What are people expecting to see from him this year?

Truthfully, I'm expecting big things from the kid. He's tall, he's long, he's extremely athletic, he's a good rebounder, he's versatile, and he'll be running up and down that court for the Warriors.

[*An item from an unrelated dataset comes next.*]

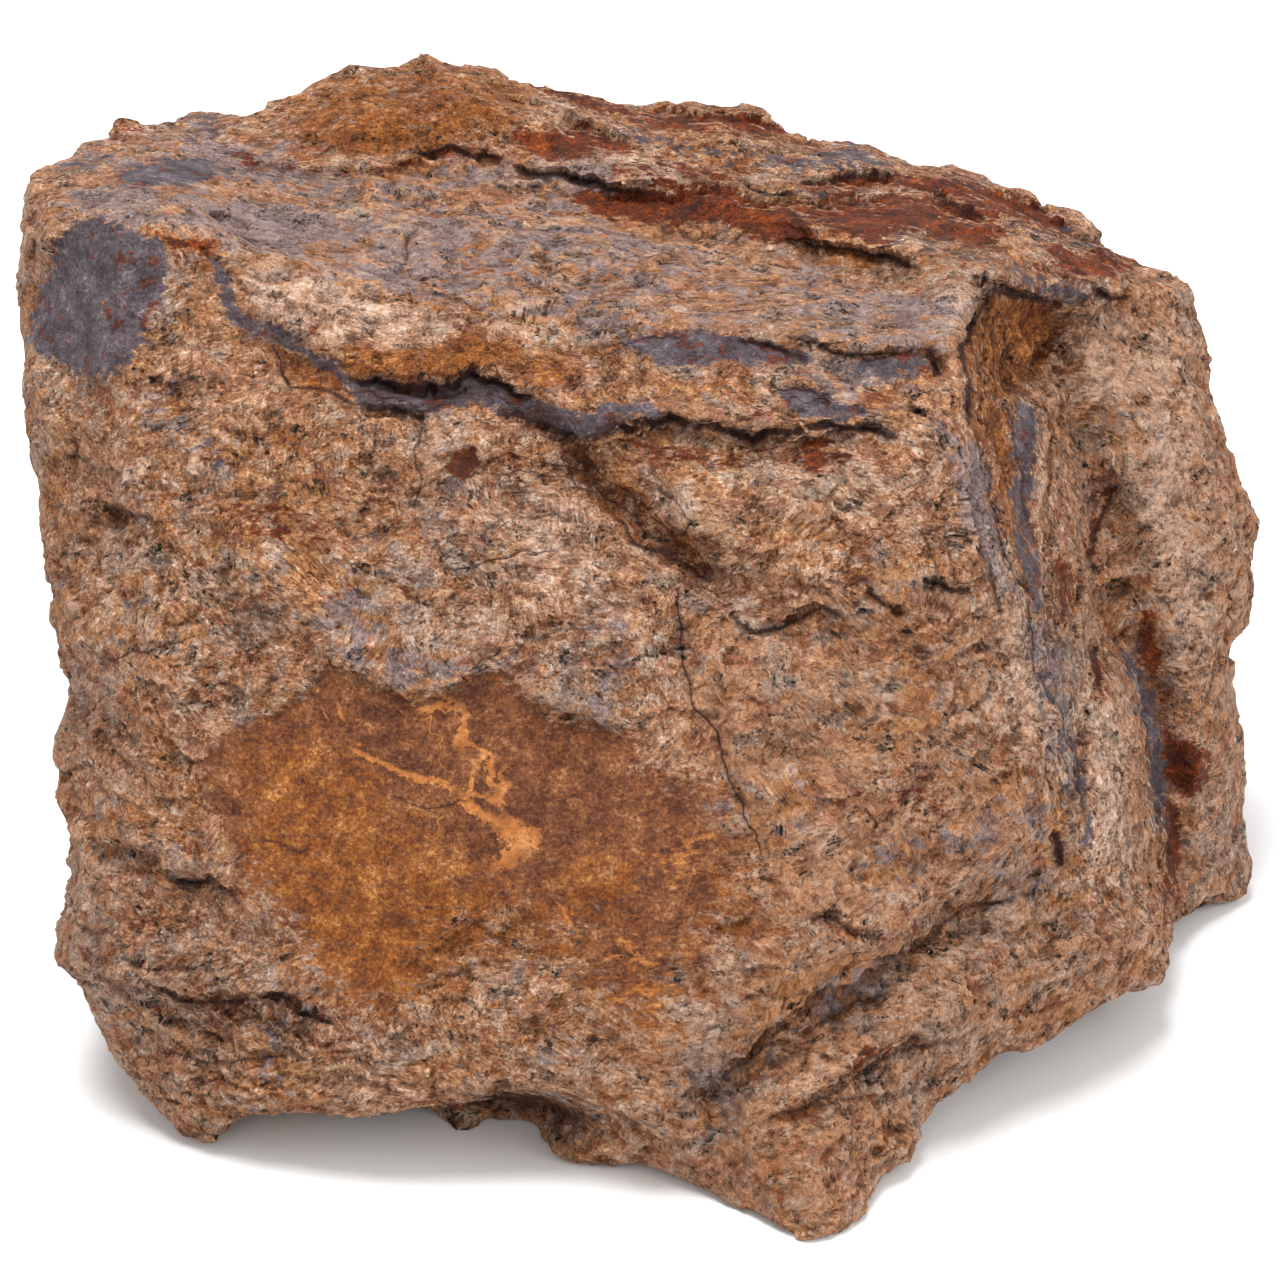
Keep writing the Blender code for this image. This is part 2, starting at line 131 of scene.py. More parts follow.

I could see him putting up good enough numbers to warrant some votes for MIP.


----------



## Kidd (Jul 2, 2009)

11.9 ppg, 7.0 rpg, 3.2 apg, 1.8 bpg, 1.5 spg, 0.435 fg%


----------



## Wade County (Jun 22, 2003)

Looking like Josh Smith mach II at the moment, so ill say:

13ppg, 8rpg, 2apg, 1.8bpg, 33mpg.


----------



## Chan Ho Nam (Jan 9, 2007)

is he going to play the 3? or Stephen Jackson?


----------



## BlakeJesus (Feb 1, 2006)

He can play the 3, I'm sure he'll get some minutes there. I think he'll spend the majority of his time at the 4 though. Don't quote me on that, though.


----------



## gi0rdun (May 31, 2007)

Playing Nellyball I'd see him at the 4. There were lots of times where Azubuike was the starting Power Forward.


----------